Toward Quantization + Pruning
- There are two paper about low-cost LLMs GPTQ and OBS. GPTQ focuses on reconstructing matrices after quantization, while OBS deals with reconstructing models after pruning. Both papers share a common foundation in using the Hessian matrix and employ various optimization techniques such as Wood-Fisher. Combining these two approaches, the OBC study explores methods to preserve the accuracy of networks that undergo both pruning and quantization.
- SliceGPT similarly achieves effective pruning by employing the concept of computational invariance when multiplying orthogonal matrices. By analyzing the properties of orthogonal matrices in both QuaRot and SliceGPT, I believe it is possible to achieve quantization and pruning simultaneously.

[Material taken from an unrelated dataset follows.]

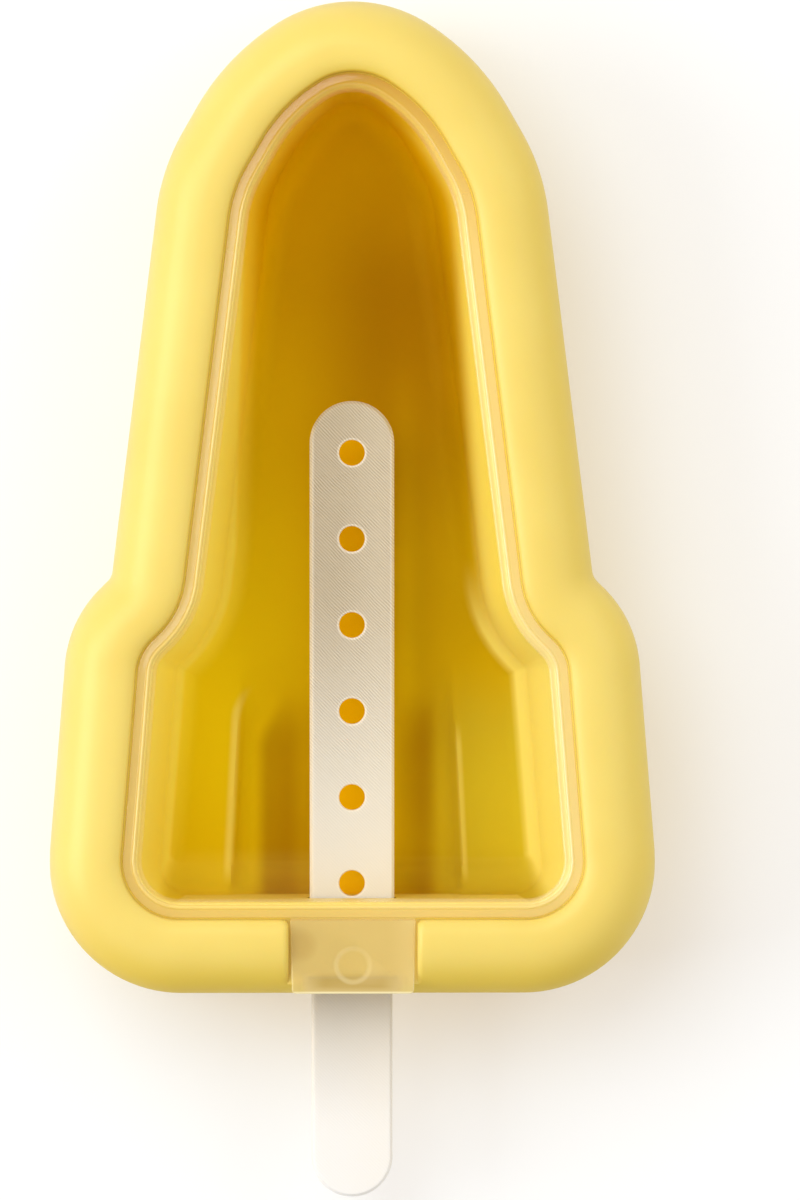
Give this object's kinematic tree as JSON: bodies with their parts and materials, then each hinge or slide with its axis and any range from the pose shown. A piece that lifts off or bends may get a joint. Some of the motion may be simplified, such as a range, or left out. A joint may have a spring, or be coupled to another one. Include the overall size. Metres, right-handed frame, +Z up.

Nonlinear layer Quantization
- This paper discusses performing quantization in an end-to-end manner. However, it lacks detailed explanations regarding operations in layers known to require higher bitwidth, such as the input to the softmax function, gelu, and residual operations in layer normalization. Therefore, future research could potentially extend this approach to include all these operations using only low-bitwidth integer calculations.
How to reduce the overhead of online Hadamard transformation
- The forward path in QuaRot mostly follows the activation-quantized LLM tasks like GPTQ, yet requires the additional task of online Hadamard transformation on attention activation. The online Hadamard transformation can be performed by utilizing existing computational resources by converting the task into a matrix-multiplication form, or tossing the task to a dedicated hardware accelerator. Either way have an optimization point of acceleration, where data scheduling of the Hadamard transformation matrix into GEMM task accelerator, or utilizing various previous works about hardware accelerator Hadamard transformation with dedicated dataflow.